PROVIDED DATA

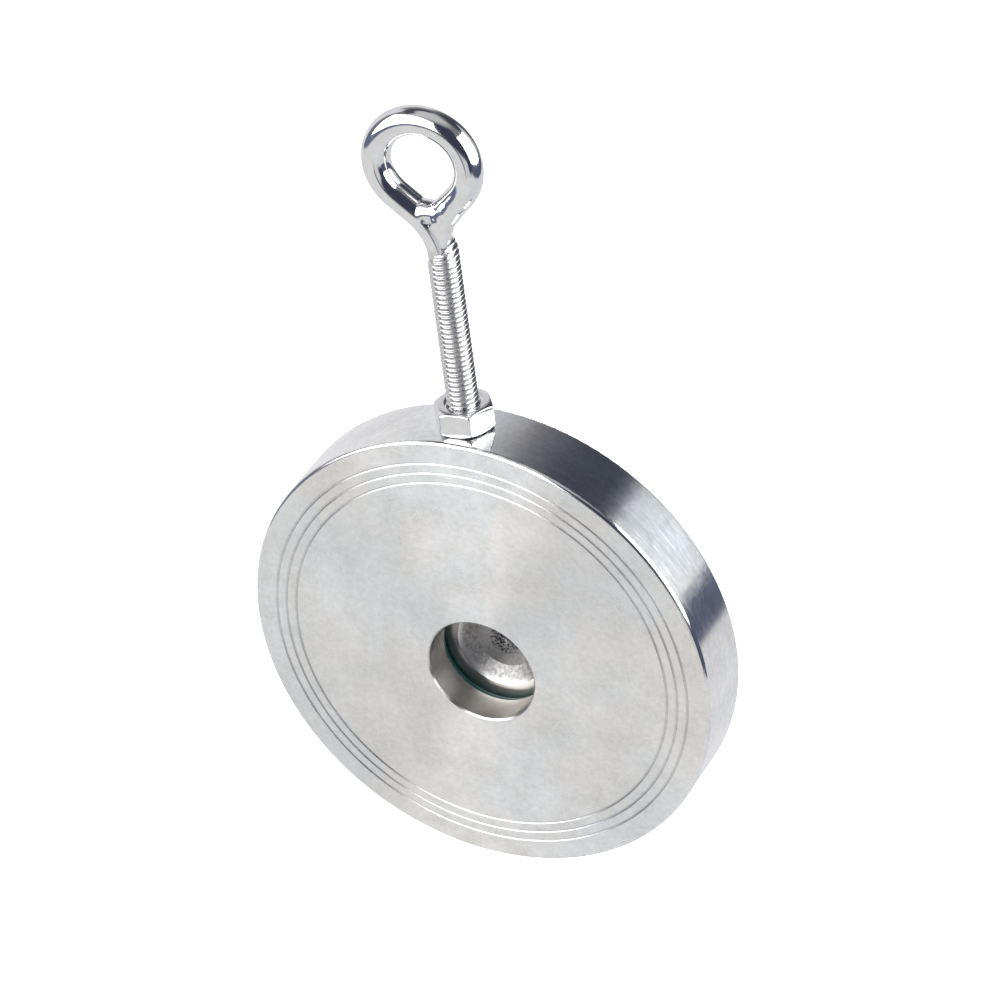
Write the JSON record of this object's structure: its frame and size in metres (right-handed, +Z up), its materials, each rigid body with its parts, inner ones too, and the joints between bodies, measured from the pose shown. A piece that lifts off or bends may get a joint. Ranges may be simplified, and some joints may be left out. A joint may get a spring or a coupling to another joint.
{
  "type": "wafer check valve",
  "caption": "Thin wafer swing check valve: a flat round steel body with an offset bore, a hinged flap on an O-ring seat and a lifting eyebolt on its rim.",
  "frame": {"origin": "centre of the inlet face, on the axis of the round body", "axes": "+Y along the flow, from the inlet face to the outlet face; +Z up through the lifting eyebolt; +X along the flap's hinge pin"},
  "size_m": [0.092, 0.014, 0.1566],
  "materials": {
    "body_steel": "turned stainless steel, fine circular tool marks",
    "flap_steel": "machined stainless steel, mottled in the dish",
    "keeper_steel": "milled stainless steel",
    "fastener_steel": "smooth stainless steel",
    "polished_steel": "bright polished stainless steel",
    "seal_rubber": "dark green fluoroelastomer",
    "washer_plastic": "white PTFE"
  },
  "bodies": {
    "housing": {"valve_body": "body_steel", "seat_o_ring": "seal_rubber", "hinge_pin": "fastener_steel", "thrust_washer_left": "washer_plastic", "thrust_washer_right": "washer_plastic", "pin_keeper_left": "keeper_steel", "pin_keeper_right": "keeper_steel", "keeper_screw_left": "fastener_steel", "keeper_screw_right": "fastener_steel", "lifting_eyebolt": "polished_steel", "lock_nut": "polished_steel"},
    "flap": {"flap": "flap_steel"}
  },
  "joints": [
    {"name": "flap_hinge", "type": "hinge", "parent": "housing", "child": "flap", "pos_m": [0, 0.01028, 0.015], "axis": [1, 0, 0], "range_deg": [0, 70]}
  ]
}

DESCRIPTION OF THE TASK
Emit the full listing verbatim.

RESULT OF THIS TASK
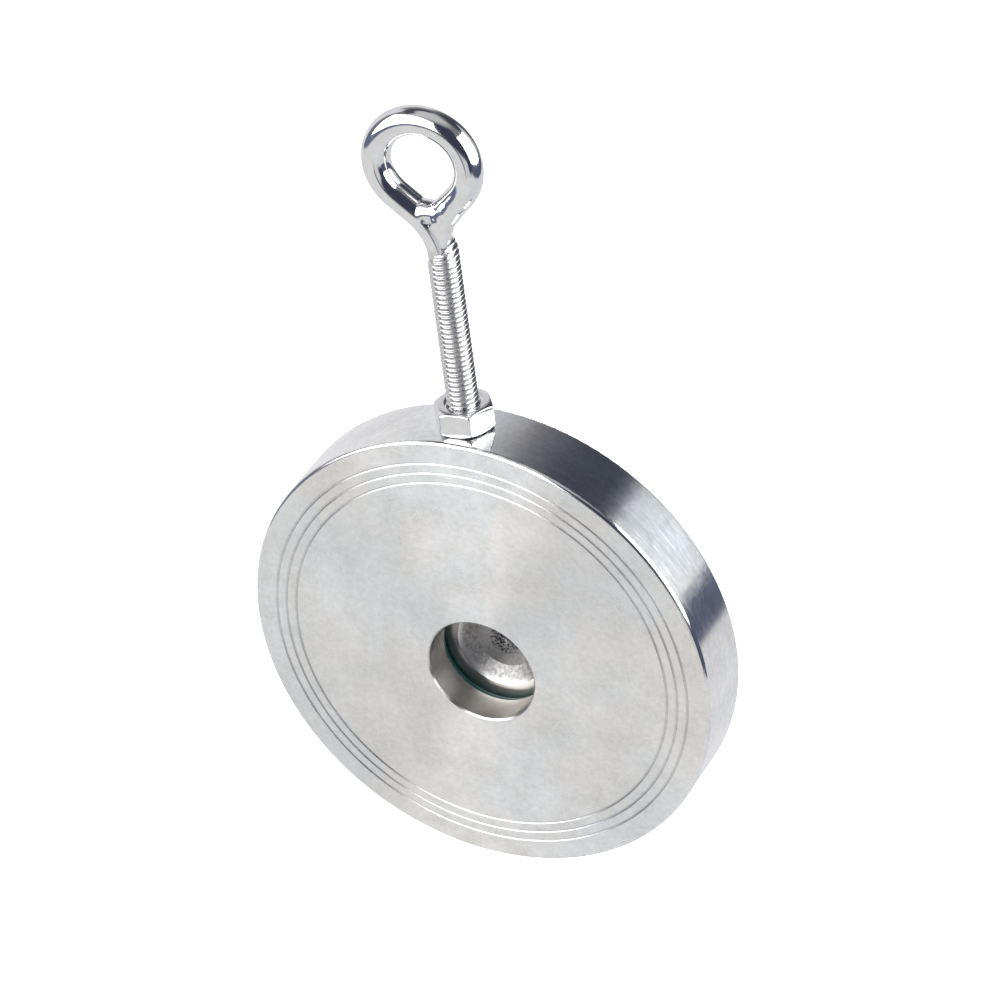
Write the JSON record of this object's structure: its frame and size in metres (right-handed, +Z up), its materials, each rigid body with its parts, inner ones too, and the joints between bodies, measured from the pose shown. A piece that lifts off or bends may get a joint. Ranges may be simplified, and some joints may be left out. A joint may get a spring or a coupling to another joint.
{
  "type": "wafer check valve",
  "caption": "Thin wafer swing check valve: a flat round steel body with an offset bore, a hinged flap on an O-ring seat and a lifting eyebolt on its rim.",
  "frame": {"origin": "centre of the inlet face, on the axis of the round body", "axes": "+Y along the flow, from the inlet face to the outlet face; +Z up through the lifting eyebolt; +X along the flap's hinge pin"},
  "size_m": [0.092, 0.014, 0.1566],
  "materials": {
    "body_steel": "turned stainless steel, fine circular tool marks",
    "flap_steel": "machined stainless steel, mottled in the dish",
    "keeper_steel": "milled stainless steel",
    "fastener_steel": "smooth stainless steel",
    "polished_steel": "bright polished stainless steel",
    "seal_rubber": "dark green fluoroelastomer",
    "washer_plastic": "white PTFE"
  },
  "bodies": {
    "housing": {"valve_body": "body_steel", "seat_o_ring": "seal_rubber", "hinge_pin": "fastener_steel", "thrust_washer_left": "washer_plastic", "thrust_washer_right": "washer_plastic", "pin_keeper_left": "keeper_steel", "pin_keeper_right": "keeper_steel", "keeper_screw_left": "fastener_steel", "keeper_screw_right": "fastener_steel", "lifting_eyebolt": "polished_steel", "lock_nut": "polished_steel"},
    "flap": {"flap": "flap_steel"}
  },
  "joints": [
    {"name": "flap_hinge", "type": "hinge", "parent": "housing", "child": "flap", "pos_m": [0, 0.01028, 0.015], "axis": [1, 0, 0], "range_deg": [0, 70]}
  ]
}